St. Charles native Leslie Hunt returning home this weekend with new band in tow



By ERIC SCHELKOPF

St. Charles native and former "American Idol" contestant Leslie Hunt continues to explore new musical horizons.

These days, Hunt is fronting Chicago progressive rock band District 97, www.district97.net, a group that is catching attention world wide.

Hunt will return to her hometown Friday, Oct. 22, when District 97 performs at Chord On Blues, 106 S. 1st Ave., St. Charles, www.myspace.com/chordonblues, for a CD release show to mark the release of "Hybrid Child."

The all-ages show starts at 8 p.m. and there is a $5 cover charge. The show is all ages until 11 p.m. Blane Fonda is also on the bill.


District 97 will also perform Nov. 19 at Martyrs, 3855 N. Lincoln Ave, Chicago, and will open for Dream Theater frontman James Labrie on Dec. 7 at Reggie's Rock Club, 2105 S. State St., Chicago.

I had the chance to catch up with Hunt on her latest activities, which also include being a single mother to 14-month-old Eliza.



Q - Some people might be surprised that you are fronting a prog rock band these days. How did you decide this would be a good fit for you?
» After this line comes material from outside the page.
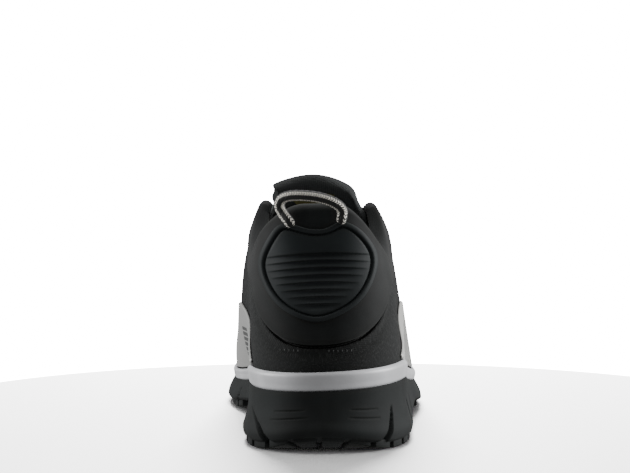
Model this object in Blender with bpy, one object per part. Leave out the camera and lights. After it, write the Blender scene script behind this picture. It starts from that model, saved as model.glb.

I heard the music when I opened up for them a few years back, and I loved it. I loved the energy and how complex everything was. I think that my vocals fit in nicely. I don't think it is a long shot at all.

Q - Did you grow up listening to bands like District 97?

Not bands exactly like that, but I grew up on stuff that is musically not in the mainstream. I wasn't just fed pop music as a child.

My dad is a free jazz musician, and he exposed me to a lot of avant-garde styles.

Q - You kind of have a jazz background. Do you think that's why it fits?

Yeah. You have to have an appreciation for music which is that colorful. I would definitely say that has something to do with my involvement with the band.

Q - Which do you prefer, being solo or in a band?

I'm kind of enjoying being in a band. There's not so much pressure on me, and I can be a mom. When it's just you and you are driving the whole ship, there's really no down time.

Q - How do you manage juggling a family and being in a band?

It's actually not that bad, because Jonathan's mother babysits for me when I have to go to band practice. (Jonathan Schang is the drummer and the bandleader for District 97). It's just me and Eliza here and my dog. Luckily I have a big support system, which is great.

Q - What do you think sets District 97 apart from other bands?

I would say our energy. Our live show is really impressive. I'm continually so impressed with the band that I am in, and people are absolutely just blown away by our show. It's really cool to be part of something that catches people's attention like that.

The compositions are really great. I'm writing a lot of lyrics now for the band, so our next record will have a lot more of my lyrics on them. I only wrote one set of lyrics for this record, and everything else Jonathan wrote. It's a really fun outlet for me to just write lyrics, over such cool melodies these guys are writing.

Q - Now you are not performing your own music these days, are you?

We do a couple of songs from my album that came out last year. We do "Open Your Eyes" and "Sea I Provide" in a District 97 style.

Q - What do you think that did to the songs?

I think it just made the songs a little harder. It's fun to experience those songs in a different light.

Q - Do you ever get tired of being referred to as a former "American Idol" contestant?

It was a part of my life and it will definitely always be part of my story. It doesn't really bother me yet.

Q - Have you watched the show since you were on?

No, not even a single episode.

Q - I was going to ask you about Lee DeWyze.

I have no idea who that is. I have nothing against the show, I just don't watch it. I don't really watch that much TV. If I do, it's like "Dexter." 

Q - You are also a vocal producer and coach. It seems like you enjoy doing a variety of things.

I don't always want to be performing live. I don't always want to be in the studio. My ideal life would be music experienced in a bunch of different ways.